[begin Raw data]

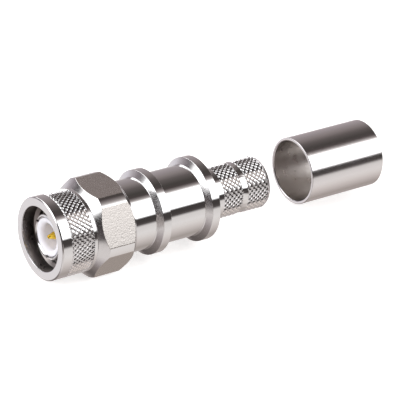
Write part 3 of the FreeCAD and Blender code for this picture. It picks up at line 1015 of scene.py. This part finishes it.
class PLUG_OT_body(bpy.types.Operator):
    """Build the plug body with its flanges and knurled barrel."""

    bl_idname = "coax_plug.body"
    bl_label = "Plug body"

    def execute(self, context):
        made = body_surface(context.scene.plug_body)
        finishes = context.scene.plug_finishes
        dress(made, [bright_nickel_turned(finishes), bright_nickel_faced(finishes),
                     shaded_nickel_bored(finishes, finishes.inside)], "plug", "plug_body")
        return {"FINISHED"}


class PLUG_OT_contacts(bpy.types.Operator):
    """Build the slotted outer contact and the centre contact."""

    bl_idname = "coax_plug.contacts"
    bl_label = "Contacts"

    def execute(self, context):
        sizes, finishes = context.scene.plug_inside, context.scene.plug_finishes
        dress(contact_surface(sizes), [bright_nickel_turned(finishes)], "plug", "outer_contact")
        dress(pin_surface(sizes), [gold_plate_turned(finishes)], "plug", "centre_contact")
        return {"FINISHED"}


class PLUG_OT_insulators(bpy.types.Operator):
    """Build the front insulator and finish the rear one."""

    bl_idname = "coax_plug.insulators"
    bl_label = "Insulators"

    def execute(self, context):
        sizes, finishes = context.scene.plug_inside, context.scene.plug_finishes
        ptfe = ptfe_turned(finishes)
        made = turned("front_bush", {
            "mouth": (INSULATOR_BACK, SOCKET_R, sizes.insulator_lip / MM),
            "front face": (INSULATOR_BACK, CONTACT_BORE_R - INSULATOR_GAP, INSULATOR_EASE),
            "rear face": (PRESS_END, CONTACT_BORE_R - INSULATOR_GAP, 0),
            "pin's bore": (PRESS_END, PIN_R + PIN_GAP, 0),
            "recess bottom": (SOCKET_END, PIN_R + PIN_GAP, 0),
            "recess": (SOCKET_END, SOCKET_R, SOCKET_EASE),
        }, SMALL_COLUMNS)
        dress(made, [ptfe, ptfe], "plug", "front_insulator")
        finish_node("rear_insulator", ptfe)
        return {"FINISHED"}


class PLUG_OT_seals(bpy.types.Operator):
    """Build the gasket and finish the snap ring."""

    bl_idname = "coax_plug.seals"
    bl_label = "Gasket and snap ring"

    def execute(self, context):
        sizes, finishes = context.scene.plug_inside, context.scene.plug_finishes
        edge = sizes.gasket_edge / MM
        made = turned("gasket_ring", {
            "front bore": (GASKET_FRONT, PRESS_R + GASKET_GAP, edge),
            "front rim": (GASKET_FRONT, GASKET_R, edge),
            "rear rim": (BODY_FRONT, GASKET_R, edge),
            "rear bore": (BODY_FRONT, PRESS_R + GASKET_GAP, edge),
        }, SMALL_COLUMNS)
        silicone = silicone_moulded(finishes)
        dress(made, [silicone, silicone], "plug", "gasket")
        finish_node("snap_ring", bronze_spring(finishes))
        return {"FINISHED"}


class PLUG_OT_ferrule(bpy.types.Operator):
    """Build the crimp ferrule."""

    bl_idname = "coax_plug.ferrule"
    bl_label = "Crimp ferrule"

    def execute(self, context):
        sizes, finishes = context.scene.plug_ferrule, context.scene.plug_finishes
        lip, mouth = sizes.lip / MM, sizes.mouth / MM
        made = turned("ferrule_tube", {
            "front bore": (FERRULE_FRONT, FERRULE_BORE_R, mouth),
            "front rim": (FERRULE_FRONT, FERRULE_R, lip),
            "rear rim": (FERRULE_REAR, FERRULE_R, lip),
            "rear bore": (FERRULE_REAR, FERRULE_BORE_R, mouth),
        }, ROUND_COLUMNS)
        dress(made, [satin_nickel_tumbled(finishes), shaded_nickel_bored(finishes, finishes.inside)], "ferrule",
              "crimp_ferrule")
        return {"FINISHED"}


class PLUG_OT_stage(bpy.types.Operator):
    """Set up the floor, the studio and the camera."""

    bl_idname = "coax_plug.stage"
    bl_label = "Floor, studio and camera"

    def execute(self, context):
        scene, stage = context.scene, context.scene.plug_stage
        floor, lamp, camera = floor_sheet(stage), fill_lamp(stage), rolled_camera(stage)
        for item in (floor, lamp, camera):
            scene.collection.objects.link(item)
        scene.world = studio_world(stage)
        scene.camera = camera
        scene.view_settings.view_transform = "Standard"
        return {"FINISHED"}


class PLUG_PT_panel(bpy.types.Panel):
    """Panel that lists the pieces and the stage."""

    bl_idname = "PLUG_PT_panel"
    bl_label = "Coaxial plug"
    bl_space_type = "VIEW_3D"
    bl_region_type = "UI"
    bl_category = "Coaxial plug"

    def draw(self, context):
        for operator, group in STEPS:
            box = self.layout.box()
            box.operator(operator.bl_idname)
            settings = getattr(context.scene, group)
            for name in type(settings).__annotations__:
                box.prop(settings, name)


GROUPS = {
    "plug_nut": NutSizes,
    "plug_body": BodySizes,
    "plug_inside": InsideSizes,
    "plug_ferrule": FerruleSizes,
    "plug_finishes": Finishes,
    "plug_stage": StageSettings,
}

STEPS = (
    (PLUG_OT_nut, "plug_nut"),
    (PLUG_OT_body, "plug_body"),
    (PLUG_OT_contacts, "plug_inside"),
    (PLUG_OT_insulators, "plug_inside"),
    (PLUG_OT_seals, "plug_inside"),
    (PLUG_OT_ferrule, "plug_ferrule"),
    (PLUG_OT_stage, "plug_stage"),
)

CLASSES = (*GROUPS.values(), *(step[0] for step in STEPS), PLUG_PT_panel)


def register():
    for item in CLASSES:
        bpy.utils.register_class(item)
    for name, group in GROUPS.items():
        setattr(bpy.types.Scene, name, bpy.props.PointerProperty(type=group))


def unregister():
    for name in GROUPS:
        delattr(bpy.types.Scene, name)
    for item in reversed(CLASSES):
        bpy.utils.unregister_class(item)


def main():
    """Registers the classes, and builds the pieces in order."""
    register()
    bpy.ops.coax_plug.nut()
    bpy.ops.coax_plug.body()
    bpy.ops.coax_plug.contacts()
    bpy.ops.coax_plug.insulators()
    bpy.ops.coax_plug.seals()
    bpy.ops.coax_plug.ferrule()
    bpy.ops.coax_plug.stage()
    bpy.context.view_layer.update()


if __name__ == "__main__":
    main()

[end Raw data]

Set every line of the listing down word for word.

▸ Task result:
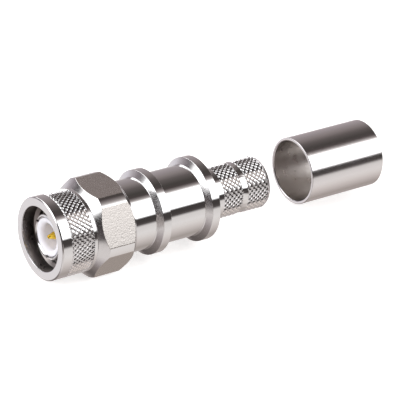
Write part 3 of the FreeCAD and Blender code for this picture. It picks up at line 1015 of scene.py. This part finishes it.
class PLUG_OT_body(bpy.types.Operator):
    """Build the plug body with its flanges and knurled barrel."""

    bl_idname = "coax_plug.body"
    bl_label = "Plug body"

    def execute(self, context):
        made = body_surface(context.scene.plug_body)
        finishes = context.scene.plug_finishes
        dress(made, [bright_nickel_turned(finishes), bright_nickel_faced(finishes),
                     shaded_nickel_bored(finishes, finishes.inside)], "plug", "plug_body")
        return {"FINISHED"}


class PLUG_OT_contacts(bpy.types.Operator):
    """Build the slotted outer contact and the centre contact."""

    bl_idname = "coax_plug.contacts"
    bl_label = "Contacts"

    def execute(self, context):
        sizes, finishes = context.scene.plug_inside, context.scene.plug_finishes
        dress(contact_surface(sizes), [bright_nickel_turned(finishes)], "plug", "outer_contact")
        dress(pin_surface(sizes), [gold_plate_turned(finishes)], "plug", "centre_contact")
        return {"FINISHED"}


class PLUG_OT_insulators(bpy.types.Operator):
    """Build the front insulator and finish the rear one."""

    bl_idname = "coax_plug.insulators"
    bl_label = "Insulators"

    def execute(self, context):
        sizes, finishes = context.scene.plug_inside, context.scene.plug_finishes
        ptfe = ptfe_turned(finishes)
        made = turned("front_bush", {
            "mouth": (INSULATOR_BACK, SOCKET_R, sizes.insulator_lip / MM),
            "front face": (INSULATOR_BACK, CONTACT_BORE_R - INSULATOR_GAP, INSULATOR_EASE),
            "rear face": (PRESS_END, CONTACT_BORE_R - INSULATOR_GAP, 0),
            "pin's bore": (PRESS_END, PIN_R + PIN_GAP, 0),
            "recess bottom": (SOCKET_END, PIN_R + PIN_GAP, 0),
            "recess": (SOCKET_END, SOCKET_R, SOCKET_EASE),
        }, SMALL_COLUMNS)
        dress(made, [ptfe, ptfe], "plug", "front_insulator")
        finish_node("rear_insulator", ptfe)
        return {"FINISHED"}


class PLUG_OT_seals(bpy.types.Operator):
    """Build the gasket and finish the snap ring."""

    bl_idname = "coax_plug.seals"
    bl_label = "Gasket and snap ring"

    def execute(self, context):
        sizes, finishes = context.scene.plug_inside, context.scene.plug_finishes
        edge = sizes.gasket_edge / MM
        made = turned("gasket_ring", {
            "front bore": (GASKET_FRONT, PRESS_R + GASKET_GAP, edge),
            "front rim": (GASKET_FRONT, GASKET_R, edge),
            "rear rim": (BODY_FRONT, GASKET_R, edge),
            "rear bore": (BODY_FRONT, PRESS_R + GASKET_GAP, edge),
        }, SMALL_COLUMNS)
        silicone = silicone_moulded(finishes)
        dress(made, [silicone, silicone], "plug", "gasket")
        finish_node("snap_ring", bronze_spring(finishes))
        return {"FINISHED"}


class PLUG_OT_ferrule(bpy.types.Operator):
    """Build the crimp ferrule."""

    bl_idname = "coax_plug.ferrule"
    bl_label = "Crimp ferrule"

    def execute(self, context):
        sizes, finishes = context.scene.plug_ferrule, context.scene.plug_finishes
        lip, mouth = sizes.lip / MM, sizes.mouth / MM
        made = turned("ferrule_tube", {
            "front bore": (FERRULE_FRONT, FERRULE_BORE_R, mouth),
            "front rim": (FERRULE_FRONT, FERRULE_R, lip),
            "rear rim": (FERRULE_REAR, FERRULE_R, lip),
            "rear bore": (FERRULE_REAR, FERRULE_BORE_R, mouth),
        }, ROUND_COLUMNS)
        dress(made, [satin_nickel_tumbled(finishes), shaded_nickel_bored(finishes, finishes.inside)], "ferrule",
              "crimp_ferrule")
        return {"FINISHED"}


class PLUG_OT_stage(bpy.types.Operator):
    """Set up the floor, the studio and the camera."""

    bl_idname = "coax_plug.stage"
    bl_label = "Floor, studio and camera"

    def execute(self, context):
        scene, stage = context.scene, context.scene.plug_stage
        floor, lamp, camera = floor_sheet(stage), fill_lamp(stage), rolled_camera(stage)
        for item in (floor, lamp, camera):
            scene.collection.objects.link(item)
        scene.world = studio_world(stage)
        scene.camera = camera
        scene.view_settings.view_transform = "Standard"
        return {"FINISHED"}


class PLUG_PT_panel(bpy.types.Panel):
    """Panel that lists the pieces and the stage."""

    bl_idname = "PLUG_PT_panel"
    bl_label = "Coaxial plug"
    bl_space_type = "VIEW_3D"
    bl_region_type = "UI"
    bl_category = "Coaxial plug"

    def draw(self, context):
        for operator, group in STEPS:
            box = self.layout.box()
            box.operator(operator.bl_idname)
            settings = getattr(context.scene, group)
            for name in type(settings).__annotations__:
                box.prop(settings, name)


GROUPS = {
    "plug_nut": NutSizes,
    "plug_body": BodySizes,
    "plug_inside": InsideSizes,
    "plug_ferrule": FerruleSizes,
    "plug_finishes": Finishes,
    "plug_stage": StageSettings,
}

STEPS = (
    (PLUG_OT_nut, "plug_nut"),
    (PLUG_OT_body, "plug_body"),
    (PLUG_OT_contacts, "plug_inside"),
    (PLUG_OT_insulators, "plug_inside"),
    (PLUG_OT_seals, "plug_inside"),
    (PLUG_OT_ferrule, "plug_ferrule"),
    (PLUG_OT_stage, "plug_stage"),
)

CLASSES = (*GROUPS.values(), *(step[0] for step in STEPS), PLUG_PT_panel)


def register():
    for item in CLASSES:
        bpy.utils.register_class(item)
    for name, group in GROUPS.items():
        setattr(bpy.types.Scene, name, bpy.props.PointerProperty(type=group))


def unregister():
    for name in GROUPS:
        delattr(bpy.types.Scene, name)
    for item in reversed(CLASSES):
        bpy.utils.unregister_class(item)


def main():
    """Registers the classes, and builds the pieces in order."""
    register()
    bpy.ops.coax_plug.nut()
    bpy.ops.coax_plug.body()
    bpy.ops.coax_plug.contacts()
    bpy.ops.coax_plug.insulators()
    bpy.ops.coax_plug.seals()
    bpy.ops.coax_plug.ferrule()
    bpy.ops.coax_plug.stage()
    bpy.context.view_layer.update()


if __name__ == "__main__":
    main()